● Given problem:
Records follow. Select each line holding "points".
start
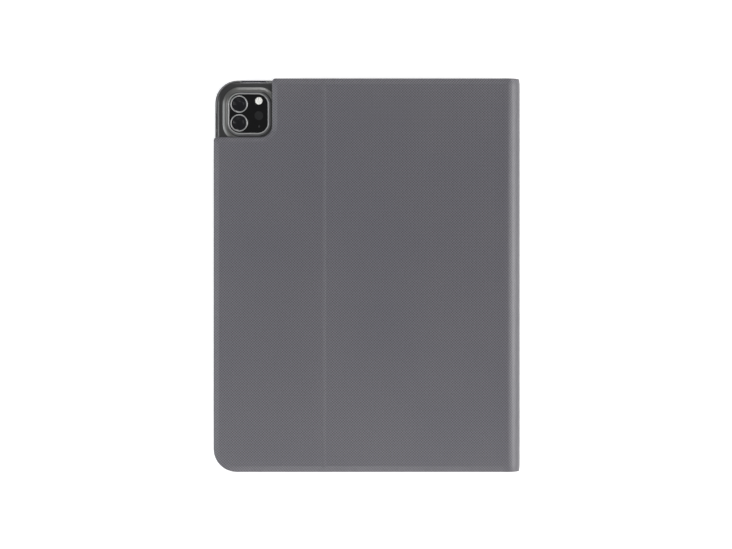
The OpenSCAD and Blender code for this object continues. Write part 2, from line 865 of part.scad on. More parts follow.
module power_switch() {
    color("#2b2c30")
    translate([-deck_l / 2 - switch_rise, switch_y - switch_l / 2, switch_z - switch_h / 2])
        cube([switch_rise + case_wall + switch_grip, switch_l, switch_h]);
}

module indicator_lights() {
    color("#e8f4e8")
    for (x = light_xs)
        translate([x, light_y, deck_bottom])
            cylinder(r = light_r - 0.05, h = deck_t + 0.02);
}

module screen_bumpers() {
    bumper = [9, 3];
    color("#1d1d1f")
    for (x = [-deck_l / 2 + 7, deck_l / 2 - 7])
        for (y = [deck_y0 + 2.6, deck_y1 - 2.6])
            block([x, y], bumper, 1.4, deck_top, lip_z - 0.2);
}

// The strip that the tablet's lower edge stands in: a base with a low ridge on each side
module tablet_rest() {
    base_t = 0.8;
    ridge = 2.5;
    ridge_h = 2.2;
    length = deck_l - 12;
    color("#2a2a2c")
    union() {
        block([0, rest_y0 + rest_w / 2], [length, rest_w], 1.2, cover_t, cover_t + base_t);
        for (y = [rest_y0 + ridge / 2, rest_y0 + rest_w - ridge / 2])
            block([0, y], [length, ridge], 1.2, cover_t, cover_t + ridge_h);
    }
}

front_cover_skin();
front_board();
front_lining();
front_magnets();
tablet_rest();
keyboard_lower_case();
keyboard_deck();
key_backplate();
membrane_circuit();
dome_sheet();
main_board();
batteries();
charge_port();
trackpad_board();
indicator_lights();
screen_bumpers();
case_screws();
keys_function_row();
keys_number_row();
keys_top_letter_row();
keys_home_row();
keys_bottom_letter_row();
keys_modifier_row();
space_bar();
trackpad();
power_switch();
spine_skin_lower();
spine_sheet_lower();
spine_lining_lower();
spine_skin_upper();
spine_sheet_upper();
spine_lining_upper();
back_cover_skin();
back_board_free_side();
back_board_spine_side();
back_lining();
back_magnets();
tray();
camera_guard();
volume_up_pad();
volume_down_pad();
tablet_housing();
tablet_battery();
tablet_screen();
tablet_volume_up_key();
tablet_volume_down_key();
tablet_power_key();
camera_bezel();
camera_glass();
lens_rings();
lens_glasses();
flash_lens();
depth_sensor_window();
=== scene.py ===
# %% [markdown]
# # A folio case with a keyboard, closed round its tablet
# The real case is a book. Grey woven fabric is glued over stiff boards, a keyboard is fixed inside the
# front board, and a moulded tray inside the back board holds the tablet. The engineering model already
# has every part at its true size, so this lesson keeps it as a fixed frame and only works on the looks:
# the cloth, the soft edges, the dished keys, the camera and the finishes.

import json
import math

import bmesh
import bpy
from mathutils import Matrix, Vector

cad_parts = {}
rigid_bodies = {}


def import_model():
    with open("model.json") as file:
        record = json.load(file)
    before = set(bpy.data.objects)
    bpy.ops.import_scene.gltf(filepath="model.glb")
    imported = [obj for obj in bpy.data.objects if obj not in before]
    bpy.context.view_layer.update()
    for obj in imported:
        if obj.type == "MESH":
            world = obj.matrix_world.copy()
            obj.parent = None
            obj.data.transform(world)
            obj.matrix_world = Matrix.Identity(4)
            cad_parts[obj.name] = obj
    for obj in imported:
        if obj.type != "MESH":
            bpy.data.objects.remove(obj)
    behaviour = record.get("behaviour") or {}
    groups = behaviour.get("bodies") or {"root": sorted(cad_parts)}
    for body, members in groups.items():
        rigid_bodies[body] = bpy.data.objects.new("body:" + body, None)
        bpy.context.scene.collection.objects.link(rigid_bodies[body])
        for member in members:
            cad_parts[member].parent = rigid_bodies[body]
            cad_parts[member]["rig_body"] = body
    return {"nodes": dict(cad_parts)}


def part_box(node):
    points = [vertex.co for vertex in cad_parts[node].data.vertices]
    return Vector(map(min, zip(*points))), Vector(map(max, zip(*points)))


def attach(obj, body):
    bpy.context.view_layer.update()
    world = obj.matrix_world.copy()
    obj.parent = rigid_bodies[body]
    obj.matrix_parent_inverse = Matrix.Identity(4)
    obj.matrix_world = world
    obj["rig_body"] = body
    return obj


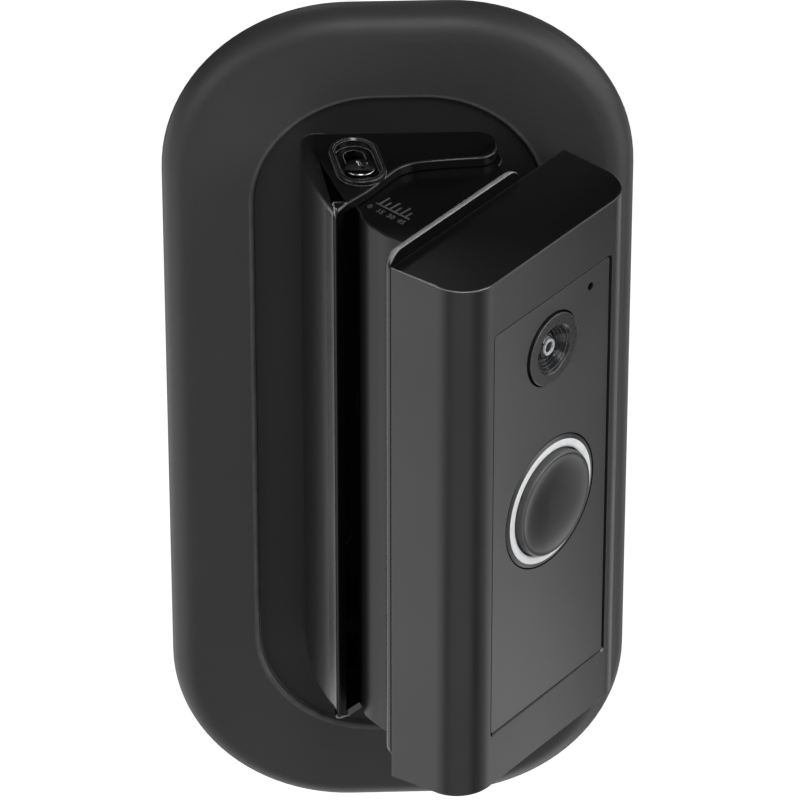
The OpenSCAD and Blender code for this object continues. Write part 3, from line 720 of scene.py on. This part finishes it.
def slot_outline(radius):
    """Outline round the slot that the lock screw travels in."""
    reach = lock_at - pivot
    slot_r = reach.length
    here = math.degrees(math.atan2(reach.y, reach.x))
    middle = here + (swing_low + swing_high) / 2
    half_span = math.radians((swing_high - swing_low) / 2)
    rise = slot_r * (1 - math.cos(half_span))
    direction = Vector((math.cos(math.radians(middle)), math.sin(math.radians(middle))))
    centre = pivot + (slot_r - rise / 2) * direction
    return stadium(centre, middle + 90, slot_r * math.sin(half_span), radius)


def mirrored(low, high):
    """Two heights mirrored about the base's middle, the lower one first."""
    return 2 * base_mid_z - high, 2 * base_mid_z - low


def mount_base():
    behind = 3
    outline, radii = base_outline(behind)
    top = base_top
    bottom = 2 * base_mid_z - top
    piece = slab("mount_base_body", outline, bottom, top, radii, radii)
    waste = [(-30, floor_y), (30, floor_y), (30, floor_y + 2 * behind), (-30, floor_y + 2 * behind)]
    cut(piece, slab("cutter", waste, bottom - 1, top + 1))
    inner_wall = [(x + wall_t, y) for x, y in base_left_wall() if y < plate_front_y]
    inner_wall = [(base_low.x + wall_t + 0.1, plate_front_y)] + inner_wall
    cavity = inner_wall + [(inner_wall[-1][0] + 1.4, -40), (40, -40), (40, plate_front_y)]
    cut(piece, slab("cutter", cavity, bottom + flange_t, top - flange_t))
    bosses = []
    recesses = []
    for upper in (True, False):
        rise = (top - 0.5, top + boss_rise)
        dip = (top - 0.6, top + 3)
        rim = (top + boss_rise - 0.3, top + boss_rise)
        through = (top - 4, top + 3)
        edges = (0, 0.3)
        if not upper:
            rise, through = (mirrored(*span) for span in (rise, through))
            dip, rim = ((2 * base_mid_z - a, 2 * base_mid_z - b) for a, b in (dip, rim))
            edges = (0.3, 0)
        bosses.append(slab("boss", slot_outline(boss_r), *rise, *edges))
        flare = ((dip_r, dip[0]), (dip_r, rim[0]), (dip_flare_r, rim[1]), (dip_flare_r, dip[1]))
        recesses.append(loft("cutter", [level(slot_outline(radius), z) for radius, z in flare]))
        recesses.append(slab("cutter", slot_outline(slot_half_w), *through))
    join(piece, *bosses)
    cut(piece, *recesses)
    span = (-floor_y - 1, -plate_front_y)
    cutters = [hole(cable_bore_r, 0, base_mid_z, span[0], span[1] + 1)]
    for side in (-1, 1):
        cutters.append(hole(wall_hole_r, 0, base_mid_z + side * wall_hole_z, *span, countersink=1.2))
        for corner in (-1, 1):
            x, z = side * base_screw_at[0], base_mid_z + corner * base_screw_at[1]
            cutters.append(hole(base_screw_r, x, z, *span, countersink=1.4))
    cut(piece, *cutters)
    finish_piece(piece, "base", "bracket", "mount_base")
    half_inside = top - flange_t - base_mid_z + 0.1
    polished_y = -24.9

    def inside(centre, normal):
        if abs(centre.z - base_mid_z) > half_inside:
            return False
        return abs(centre.y - plate_front_y) < 0.1 or normal.x > 0.5 or abs(normal.z) > 0.9

    # Faces inside the base's cavity get the near-black plastic: painted shade
    extra_material(piece, "bracket_inside_shade", inside)

    def lower_front(centre, normal):
        return centre.z < bottom + flange_t and abs(normal.z) < 0.5 and normal.y < -0.2

    def wall_edge(centre, normal):
        return centre.y < polished_y and normal.x < -0.5 and abs(normal.z) < 0.3

    # The lower flange's front gets the less reflective copy: painted shade
    extra_material(piece, "bracket_swivel_shaded", lower_front)
    extra_material(piece, "gloss_black", wall_edge)


# ---------- swivel bracket ----------

bracket_low, bracket_high = bell_box("swivel_bracket")
bell_low, bell_high = bell_box("outer_shell")
back_front = bell_high.y
back_plate_t = 1.8
arm_top = base_top - flange_t - 0.2
arm_t = 2.4
bracket_plate_right = 11.5
mount_screw_at = (-3, 37)
wall_joint_x = -16.9
wall_corner = Vector((-7.1, -28.3))
wall_joint = Vector(bell_plan(wall_joint_x, back_front + back_plate_t))
wall_along = (wall_joint - wall_corner).normalized()
wall_inward = Vector((-wall_along.y, wall_along.x))


def swivel_arms():
    """Both arms and the wall between them, as one bent part."""
    right_end = bell_plan(bracket_plate_right, back_front + back_plate_t - 0.2)
    joint = bell_plan(wall_joint_x, back_front + back_plate_t - 0.2)
    lug = arc(pivot, 3.6, -35, 105, 12)
    pad = arc(lock_at, 3.8, 85, 195, 12)
    corner = curve_through([(-7.1, -26.4), (-6.75, -28.5), (-5.75, -30.4), (-4.35, -32.2), (-2.8, -34.1),
                            tuple(wall_joint - wall_along * 1.2)], steps=5)
    outline = corner + [joint, right_end] + lug + pad
    bottom = 2 * base_mid_z - arm_top
    piece = slab("swivel_bracket_body", outline, bottom, arm_top, 0.3, 0.3)
    inside = wall_corner + wall_inward * wall_t
    near = inside - wall_along * 30
    far = inside + wall_along * 30
    space = [tuple(near), tuple(far), (60, -40), (60, 40), (-40, 40)]
    cut(piece, slab("cutter", space, bottom + arm_t, arm_top - arm_t))
    return piece


def swivel_bracket():
    piece = swivel_arms()
    width = bracket_plate_right - bracket_low.x
    height = bracket_high.z - bracket_low.z
    centre = ((bracket_plate_right + bracket_low.x) / 2, (bracket_high.z + bracket_low.z) / 2)
    rear = -back_front - back_plate_t
    outline = rounded_rect(width, height, 3, centre)
    plate = slab("swivel_back_plate", outline, rear, -back_front, 1.57, 0.22, BELL_UPRIGHT, steps=8)
    window = rounded_rect(18, 40, 3, (-3, 4))
    extras = []
    holes = []
    plate_holes = [slab("cutter", window, rear - 1, -back_front + 1, place=BELL_UPRIGHT)]
    for side in (-1, 1):
        place = on_front(mount_screw_at[0], side * mount_screw_at[1])
        boss = [(3, rear + 0.02), (3, rear - 2.7), (2.7, rear - 3)]
        extras.append(lathe("boss", boss, place, steps=40))
        for cutters in (holes, plate_holes):
            cutters.append(lathe("cutter", [(1.5, -back_front + 1), (1.5, rear - 4)], place, steps=32))
    for centre_at, radius in ((pivot, 1.3), (lock_at, 1.5)):
        holes.append(slab("cutter", circle(radius, centre_at, 32), -60, 70))
    cut(plate, *plate_holes)
    finish_piece(plate, "swivel", "bracket_top", "swivel_bracket")
    forward = -Vector(press_axis)
    # The back plate's front face gets the near-black plastic: painted shade
    extra_material(plate, "bracket_inside_shade", lambda centre, normal: normal.dot(forward) > 0.95)
    join(piece, *extras)
    cut(piece, *holes)
    # The swivel gets the less reflective copy of the bracket's plastic: painted shade
    finish_piece(piece, "swivel", "bracket_swivel_shaded", "swivel_bracket")

    def behind_wall(centre, normal):
        depth = (centre.xy - wall_corner).dot(wall_inward)
        return depth > wall_t - 0.1 and centre.z < arm_top - 0.35

    # Faces behind the swivel's wall get the near-black plastic: painted shade
    extra_material(piece, "bracket_inside_shade", behind_wall)


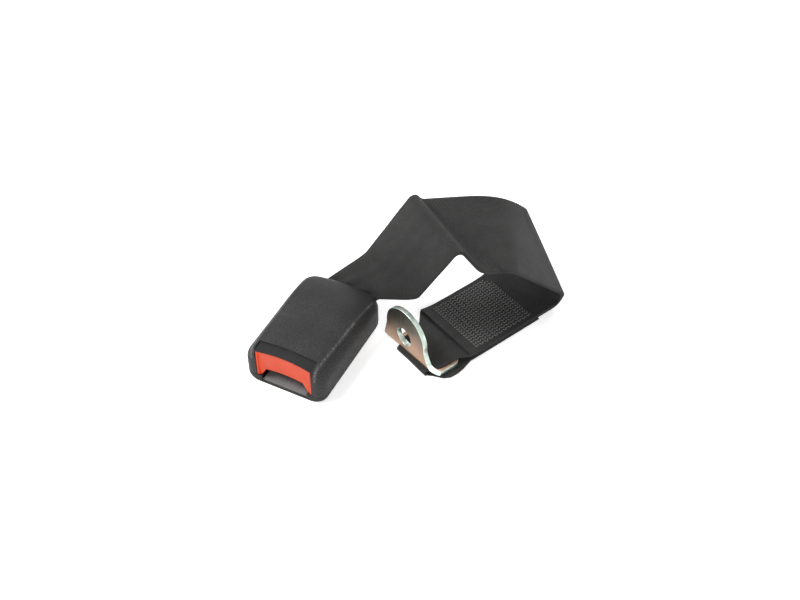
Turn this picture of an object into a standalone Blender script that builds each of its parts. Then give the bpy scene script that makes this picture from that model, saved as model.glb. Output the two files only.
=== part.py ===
"""Rear seat belt buckle on a doubled webbing strap, with its bent anchor plate.

The buckle lies on its flat underside with the mouth towards -Y. The strap
leaves its rear, rises, folds over and comes back along the floor to the
anchor plate. Lengths are in metres, +Z is up.
"""
import math

import bmesh
import bpy
from mathutils import Matrix, Vector

MM = 0.001
CLEAR = 0.3 * MM

# Housing: an upper and a lower moulded cover with one outer form
HOUSING_WIDTH = 50.0 * MM
HOUSING_LENGTH = 78.0 * MM
HOUSING_TAPER = 0.6 * MM
SHOULDER_FRONT = 25.2 * MM
SHOULDER_REAR = 23.6 * MM
CROWN = 2.6 * MM
PLAN_CORNER = 7.5 * MM
LOWER_EDGE = 6.0 * MM
SHOULDER_RADIUS = 3.2 * MM
REAR_ROLL = 6.0 * MM
COVER_WALL = 2.0 * MM
SEAM_FRONT = 5.0 * MM
SEAM_REAR = 3.2 * MM
SEAM_STEP_START = -30.0 * MM
SEAM_STEP_END = -12.0 * MM
LEDGE_LENGTH = 9.0 * MM
LEDGE_DROP = 0.8 * MM
STRAP_MOUTH_WIDTH = 41.0 * MM
STRAP_MOUTH_BOTTOM = 7.0 * MM
STRAP_MOUTH_TOP = 19.5 * MM

# Button in the front opening, and the mouth under it
BUTTON_WIDTH = 36.4 * MM
BUTTON_WALL = 2.0 * MM
BUTTON_FOOT = 5.4 * MM
BUTTON_NOTCH_TOP = 12.2 * MM
BUTTON_NOTCH_FRONT = 29.0 * MM
BUTTON_NOTCH_REAR = 25.0 * MM
BUTTON_DEPTH = 8.5 * MM
BUTTON_SETBACK = 0.4 * MM
BUTTON_HOLLOW = 2.4 * MM
BUTTON_TRAVEL = 5.0 * MM
ARM_WIDTH = 3.6 * MM
ARM_HEIGHT = 3.8 * MM
ARM_LENGTH = 25.0 * MM
MOUTH_LIP = 1.2 * MM
MOUTH_WIDTH = 30.4 * MM
GUIDE_INNER = 22.4 * MM
GUIDE_DEPTH = 14.2 * MM
GUIDE_EDGE = 1.0 * MM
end
● The output:
    points = [vertex.co for vertex in cad_parts[node].data.vertices]
    return Vector(map(min, zip(*points))), Vector(map(max, zip(*points)))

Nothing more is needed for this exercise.